Wednesday, January 25, 2012
Improving schools as simply as possible
Dan S. Martin's blog post yesterday, Education Ride 365: Darwin, Protection---Public, Private---Agendas, Goals, got me thinking once again about improving education.
A quote often attributed to Albert Einstein applies in the case of education reform:
Make things as simple as possible, but not simpler.
The problem with NCLB is that it has attempted to make education reform simpler than is possible.
In order to improve something, it needs to to evaluated and that typically means that it needs to be measured. That's the only way to know if A is better than B. What to measure?
- Student learning of the prescribed curriculum is clearly a primary goal.
- Just as important is student enthusiasm for learning. Student learning will not be completed in school but must be continued throughout her life. She needs to learn how to learn and she needs to be enthusiastic about learning while in school and beyond.
- Other practical considerations are also very important such as cost, efficiency, safety, convenience and so on.
NCLB has oversimplified the measured goal by setting absolute performance levels that all students must attain by a specified date. But students vary by ability and different schools have different starting levels. What are the options?
- Measure absolute performance levels that must be met by all students (the NCLB approach...too simple because it doesn't take differences into account)
- Measure improvement (every process can be improved but some are more amenable to easy improvements than others...we cannot fairly compare absolute levels of improvement)
- Measure relative performance (grade on a curve, rewarding the high end and punishing the low end...this approach assumes that there will necessarily be some failures, precluding the notion that all can succeed)
- Adopt new education paradigms (this is where education reform has gone off track in the past...constructivism, program learning, video lectures...we need to get beyond putting faith in unproven magic bullets and focus instead on acheiving important measured results)
Choosing any one of these makes things simpler than possible. Goals must be differentiated by ability. Every school can be improved, whether the school is exemplary or unacceptable. But don't expect strides as large in the exemplary school as in the unacceptable school. Schools must be compared to uncover which processes are working well and which are not working well enough. Yet, there's no reason to assume that the bottom X% has flunked.
The primary motivation of NCLB is threat: the threat of teachers and administrators being fired and entire schools closing if test results don't match the goals. The motivation is nice and simple but again, simpler than possible.

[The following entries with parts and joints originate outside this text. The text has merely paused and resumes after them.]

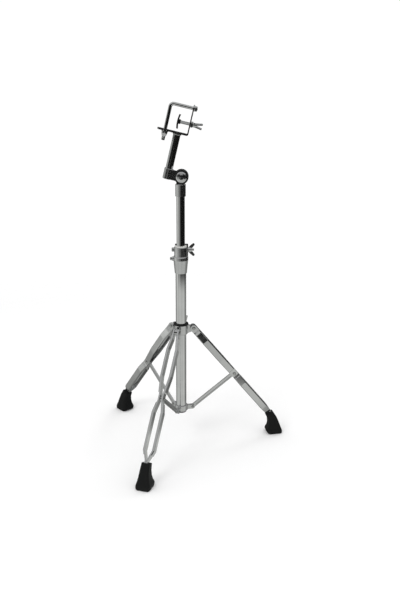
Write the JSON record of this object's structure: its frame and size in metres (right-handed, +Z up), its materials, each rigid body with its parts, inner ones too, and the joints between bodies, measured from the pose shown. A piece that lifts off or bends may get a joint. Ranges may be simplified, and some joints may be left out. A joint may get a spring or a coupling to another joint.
{
  "type": "bongo stand",
  "caption": "Folding double-braced tripod stand with telescoping column, ratchet tilter and a screw clamp bracket for a pair of bongos.",
  "frame": {"origin": "middle of the footprint of the feet, on the floor", "axes": "+Z up the column, +X to the right as seen from the front, +Y to the back"},
  "size_m": [0.5006, 0.5178, 0.9446],
  "materials": {
    "black_nylon": "satin black nylon",
    "cast_chrome": "chrome plate on die casting",
    "chrome": "bright chrome plate on drawn tube and plate",
    "pressed_chrome": "chrome plate on pressed sheet",
    "rubber": "moulded black rubber",
    "white_nylon": "natural nylon",
    "zinc_plate": "plated hardware"
  },
  "bodies": {
    "column": {"base_tube": "chrome", "base_plug": "black_nylon", "lower_collar": "cast_chrome", "height_clamp": "cast_chrome", "clamp_bolt": "zinc_plate", "clamp_set_screw": "zinc_plate", "brace_1_pin": "zinc_plate", "brace_2_pin": "zinc_plate", "brace_3_pin": "zinc_plate"},
    "collar": {"leg_collar": "cast_chrome", "collar_bush": "black_nylon", "leg_1_hinge_pin": "zinc_plate", "leg_2_hinge_pin": "zinc_plate", "leg_3_hinge_pin": "zinc_plate"},
    "leg_1": {"leg_1_strip_left": "pressed_chrome", "leg_1_strip_right": "pressed_chrome", "leg_1_rivet_left": "zinc_plate", "leg_1_rivet_right": "zinc_plate", "leg_1_foot": "rubber"},
    "brace_1": {"brace_1": "pressed_chrome"},
    "leg_2": {"leg_2_strip_left": "pressed_chrome", "leg_2_strip_right": "pressed_chrome", "leg_2_rivet_left": "zinc_plate", "leg_2_rivet_right": "zinc_plate", "leg_2_foot": "rubber"},
    "brace_2": {"brace_2": "pressed_chrome"},
    "leg_3": {"leg_3_strip_left": "pressed_chrome", "leg_3_strip_right": "pressed_chrome", "leg_3_rivet_left": "zinc_plate", "leg_3_rivet_right": "zinc_plate", "leg_3_foot": "rubber"},
    "brace_3": {"brace_3": "pressed_chrome"},
    "bushing": {"height_bush": "white_nylon"},
    "mast": {"upper_tube": "chrome", "tilter_sleeve": "cast_chrome", "tilter_bolt": "cast_chrome"},
    "head": {"tilter_arm": "cast_chrome", "post": "chrome", "post_set_screw": "zinc_plate", "bracket_plate": "chrome", "bracket_screw": "zinc_plate", "clamp_screw_nut": "zinc_plate"},
    "rod": {"clamp_rod": "chrome", "rod_end_washer": "zinc_plate", "rod_end_nut": "zinc_plate", "rod_washer": "zinc_plate"},
    "rod_nut": {"rod_wing_nut": "cast_chrome"},
    "shoe": {"pressure_shoe": "black_nylon"},
    "screw": {"clamp_screw": "cast_chrome"},
    "collar_bolt": {"collar_wing_bolt": "cast_chrome"},
    "clamp_nut": {"clamp_wing_nut": "cast_chrome"},
    "tilter_nut": {"tilter_wing_nut": "cast_chrome"}
  },
  "joints": [
    {"name": "collar_slide", "type": "slide", "parent": "column", "child": "collar", "axis": [0, 0, 1], "range_m": [0, 0.09793]},
    {"name": "leg_1_hinge", "type": "hinge", "parent": "collar", "child": "leg_1", "pos_m": [-0.00938, 0.03275, 0.3395], "axis": [-0.1959, 0.9806, 0], "range_deg": [0, 34.01]},
    {"name": "brace_1_hinge", "type": "hinge", "parent": "column", "child": "brace_1", "pos_m": [-0.01135, 0.03236, 0.1031], "axis": [0.1959, -0.9806, 0], "range_deg": [0, 45.14]},
    {"name": "leg_2_hinge", "type": "hinge", "parent": "collar", "child": "leg_2", "pos_m": [-0.06517, 0.05163, 0.3395], "axis": [-0.7513, -0.66, 0], "range_deg": [0, 34.01]},
    {"name": "brace_2_hinge", "type": "hinge", "parent": "column", "child": "brace_2", "pos_m": [-0.06385, 0.05013, 0.1031], "axis": [0.7513, 0.66, 0], "range_deg": [0, 45.14]},
    {"name": "leg_3_hinge", "type": "hinge", "parent": "collar", "child": "leg_3", "pos_m": [-0.05363, -0.00612, 0.3395], "axis": [0.9472, -0.3206, 0], "range_deg": [0, 34.01]},
    {"name": "brace_3_hinge", "type": "hinge", "parent": "column", "child": "brace_3", "pos_m": [-0.05298, -0.00423, 0.1031], "axis": [-0.9472, 0.3206, 0], "range_deg": [0, 45.14]},
    {"name": "height_swivel", "type": "hinge", "parent": "column", "child": "bushing", "pos_m": [-0.04272, 0.02608, 0.5555], "axis": [0, 0, 1], "continuous": true},
    {"name": "height_slide", "type": "slide", "parent": "bushing", "child": "mast", "axis": [0, 0, 1], "range_m": [-0.125, 0.17]},
    {"name": "tilt_hinge", "type": "hinge", "parent": "mast", "child": "head", "pos_m": [-0.04022, 0.02608, 0.7565], "axis": [0, 1, 0], "range_deg": [-30, 75]},
    {"name": "rod_hinge", "type": "hinge", "parent": "head", "child": "rod", "pos_m": [-0.00008, 0.02608, 0.92632], "axis": [-0.9732, 0, 0.23], "range_deg": [0, 120]},
    {"name": "shoe_slide", "type": "slide", "parent": "head", "child": "shoe", "axis": [0.9732, 0, -0.23], "range_m": [0, 0.0225]},
    {"name": "screw_turn", "type": "hinge", "parent": "shoe", "child": "screw", "pos_m": [-0.00928, 0.02608, 0.88739], "axis": [0.9732, 0, -0.23], "range_deg": [0, 6500]},
    {"name": "collar_bolt_turn", "type": "hinge", "parent": "collar", "child": "collar_bolt", "pos_m": [-0.04272, 0.02608, 0.3425], "axis": [0.3206, 0.9472, 0], "continuous": true},
    {"name": "clamp_nut_turn", "type": "hinge", "parent": "column", "child": "clamp_nut", "pos_m": [-0.02343, 0.05308, 0.5555], "axis": [1, 0, 0], "continuous": true},
    {"name": "tilter_nut_turn", "type": "hinge", "parent": "mast", "child": "tilter_nut", "pos_m": [-0.04022, 0.02608, 0.7565], "axis": [0, 1, 0], "continuous": true},
    {"name": "rod_nut_turn", "type": "hinge", "parent": "rod", "child": "rod_nut", "pos_m": [-0.08521, 0.02608, 0.85962], "axis": [0.23, 0, 0.9732], "continuous": true}
  ],
  "couplings": [
    {"joint": "leg_1_hinge", "follows": "collar_slide", "rad_per_m": 6.0595},
    {"joint": "brace_1_hinge", "follows": "collar_slide", "rad_per_m": 8.0428},
    {"joint": "leg_2_hinge", "follows": "collar_slide", "rad_per_m": 6.0595},
    {"joint": "brace_2_hinge", "follows": "collar_slide", "rad_per_m": 8.0428},
    {"joint": "leg_3_hinge", "follows": "collar_slide", "rad_per_m": 6.0595},
    {"joint": "brace_3_hinge", "follows": "collar_slide", "rad_per_m": 8.0428},
    {"joint": "screw_turn", "follows": "shoe_slide", "rad_per_m": 5026.5}
  ]
}
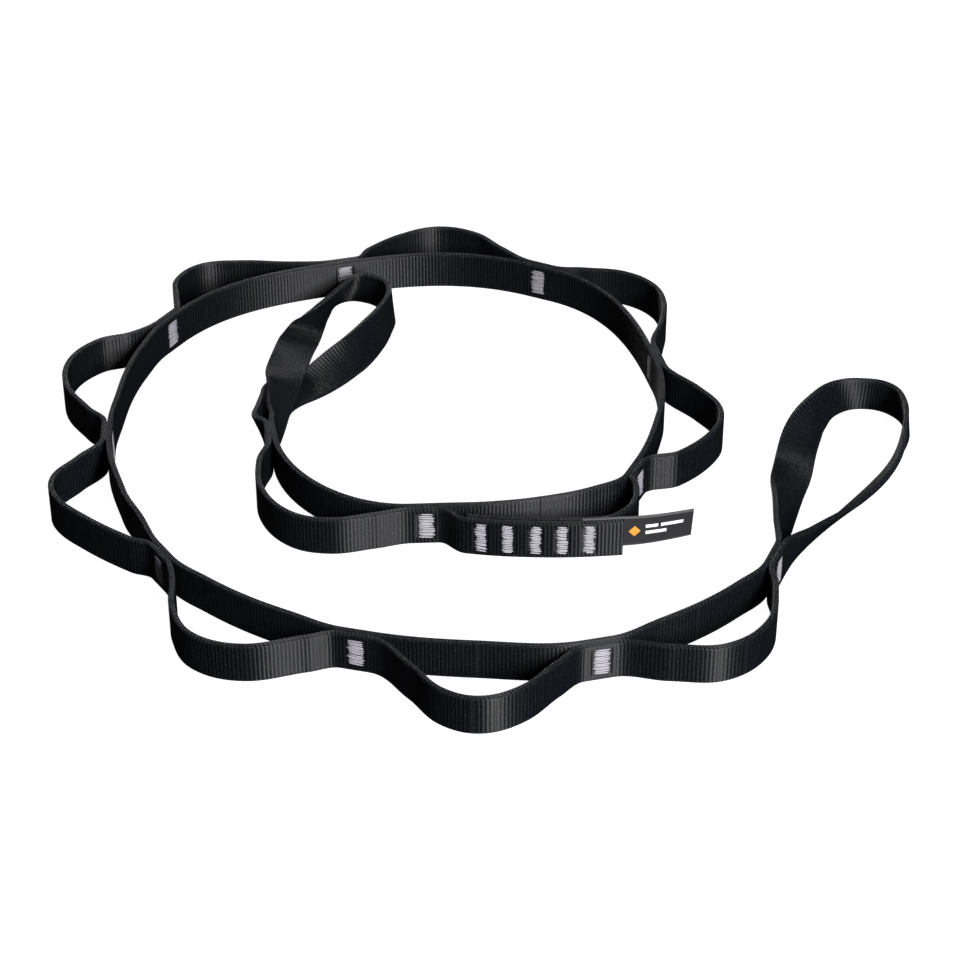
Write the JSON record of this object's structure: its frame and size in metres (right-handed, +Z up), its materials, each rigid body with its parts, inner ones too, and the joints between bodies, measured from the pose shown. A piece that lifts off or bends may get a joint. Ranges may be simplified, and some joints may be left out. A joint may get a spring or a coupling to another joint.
{
  "type": "daisy chain sling",
  "caption": "Sewn flat-webbing daisy chain sling standing on edge in an open coil, with bar-tacked pockets, a larger loop at each end and a folded label.",
  "frame": {"origin": "centre of the outline, on the plane the webbing's lower edges stand on", "axes": "+X along the longer side of the coil, to the outer end loop; +Z up, across the webbing's width; +Y away from the overlap and label"},
  "size_m": [0.3442, 0.3242, 0.0208],
  "materials": {
    "webbing": "tight ribbed weave with a soft sheen",
    "tack_thread": "satin-stitched polyester thread",
    "label": "smooth woven ribbon"
  },
  "bodies": {
    "end_loop_a": {"end_loop_a": "webbing", "bar_tack_01": "tack_thread"},
    "link_01": {"spine_strap_01": "webbing", "pocket_strap_01": "webbing", "bar_tack_02": "tack_thread"},
    "link_02": {"spine_strap_02": "webbing", "pocket_strap_02": "webbing", "bar_tack_03": "tack_thread"},
    "link_03": {"spine_strap_03": "webbing", "pocket_strap_03": "webbing", "bar_tack_04": "tack_thread"},
    "link_04": {"spine_strap_04": "webbing", "pocket_strap_04": "webbing", "bar_tack_05": "tack_thread"},
    "link_05": {"spine_strap_05": "webbing", "pocket_strap_05": "webbing", "bar_tack_06": "tack_thread"},
    "link_06": {"spine_strap_06": "webbing", "pocket_strap_06": "webbing", "bar_tack_07": "tack_thread"},
    "link_07": {"spine_strap_07": "webbing", "pocket_strap_07": "webbing", "bar_tack_08": "tack_thread"},
    "link_08": {"spine_strap_08": "webbing", "pocket_strap_08": "webbing", "bar_tack_09": "tack_thread"},
    "link_09": {"spine_strap_09": "webbing", "pocket_strap_09": "webbing", "bar_tack_10": "tack_thread"},
    "link_10": {"spine_strap_10": "webbing", "pocket_strap_10_rear": "webbing", "pocket_strap_10_front": "webbing", "bar_tack_11": "tack_thread", "label_tab": "label", "lap_tack_1": "tack_thread", "lap_tack_2": "tack_thread", "lap_tack_3": "tack_thread", "lap_tack_4": "tack_thread", "lap_tack_5": "tack_thread"},
    "link_11": {"spine_strap_11": "webbing", "pocket_strap_11": "webbing", "bar_tack_12": "tack_thread"},
    "end_loop_b": {"end_loop_b": "webbing"},
    "label": {"label_flap": "label"}
  },
  "joints": [
    {"name": "flex_06", "type": "hinge", "parent": "link_06", "child": "link_05", "pos_m": [-0.12993, 0.09136, 0.008], "axis": [0, 0, -1], "range_deg": [-7, 16]},
    {"name": "flex_05", "type": "hinge", "parent": "link_05", "child": "link_04", "pos_m": [-0.14972, 0.00819, 0.008], "axis": [0, 0, -1], "range_deg": [-7, 16]},
    {"name": "flex_04", "type": "hinge", "parent": "link_04", "child": "link_03", "pos_m": [-0.12267, -0.07269, 0.008], "axis": [0, 0, -1], "range_deg": [-5, 16]},
    {"name": "flex_03", "type": "hinge", "parent": "link_03", "child": "link_02", "pos_m": [-0.05081, -0.12394, 0.008], "axis": [0, 0, -1], "range_deg": [-3, 16]},
    {"name": "flex_02", "type": "hinge", "parent": "link_02", "child": "link_01", "pos_m": [0.03619, -0.13126, 0.008], "axis": [0, 0, -1], "range_deg": [-3, 16]},
    {"name": "flex_01", "type": "hinge", "parent": "link_01", "child": "end_loop_a", "pos_m": [0.10581, -0.08279, 0.008], "axis": [0, 0, -1], "range_deg": [-5, 16]},
    {"name": "flex_07", "type": "hinge", "parent": "link_06", "child": "link_07", "pos_m": [-0.05574, 0.13385, 0.008], "axis": [0, 0, 1], "range_deg": [-7, 8]},
    {"name": "flex_08", "type": "hinge", "parent": "link_07", "child": "link_08", "pos_m": [0.02895, 0.1268, 0.008], "axis": [0, 0, 1], "range_deg": [-1, 8]},
    {"name": "flex_09", "type": "hinge", "parent": "link_08", "child": "link_09", "pos_m": [0.07141, 0.05493, 0.008], "axis": [0, 0, 1], "range_deg": [-1, 14]},
    {"name": "flex_10", "type": "hinge", "parent": "link_09", "child": "link_10", "pos_m": [0.05654, -0.02671, 0.008], "axis": [0, 0, 1], "range_deg": [-1, 16]},
    {"name": "flex_11", "type": "hinge", "parent": "link_10", "child": "link_11", "pos_m": [-0.02745, -0.04877, 0.008], "axis": [0, 0, 1], "range_deg": [-7, 12]},
    {"name": "flex_12", "type": "hinge", "parent": "link_11", "child": "end_loop_b", "pos_m": [-0.08546, 0.00812, 0.008], "axis": [0, 0, 1], "range_deg": [-7, 2]},
    {"name": "label_flex", "type": "hinge", "parent": "link_10", "child": "label", "pos_m": [0.05254, -0.05617, 0.0095], "axis": [0, 0, -1], "range_deg": [-15, 40]}
  ]
}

The flip side of threat is reward for performance. Pay the best teachers more. Again, nice and simple but simpler than possible. Student performance at high socio-economic status schools is consistently higher than at low SES school. Because the teachers are better? That would be quite a coincidence. The culture, education and expections of the parents has a lot to do with student performance. While I don't oppose reward for performance, I also don't expect it to be an automatic path for improving education.
Another motivation is the professionalism of the staff. This assumes that they care about what they're doing and they want to do it better. This is the motivation that I believe in.
- There are few professions where you'll find people as dedicated to what they're doing as you find among teachers.
- But along with their professional motivation, they need the tools for improvement. The most fundamental tool is measurement. Measure student performance, measure student enthusiasm. Measure cost, efficiency, safety, convenience and the others and make these measurements available to the staff so opportunities and needs for improvement are made obvious. Make them obvious to people who care and they will be improved.
- They also need to see relative performance. Who is doing better and how are they accomplishing it?
- What about threats of firing and rewards of higher pay? Sure, but don't assume that educators are in it for the bucks and don't assume that the source of better educators is a staff in constant fear of being fired. Educating is a meaningful activity...that makes it highly rewarding. Educating well and seeing student progress provides tremendous satisfaction...that is highly rewarding. Managing a classroom artfully and seeing students enjoying the experience of learning is pleasurable...that is highly rewarding.
We need to improve education just as we need to improve everything. And we need to make improvement methods as simple as possible...but not simpler!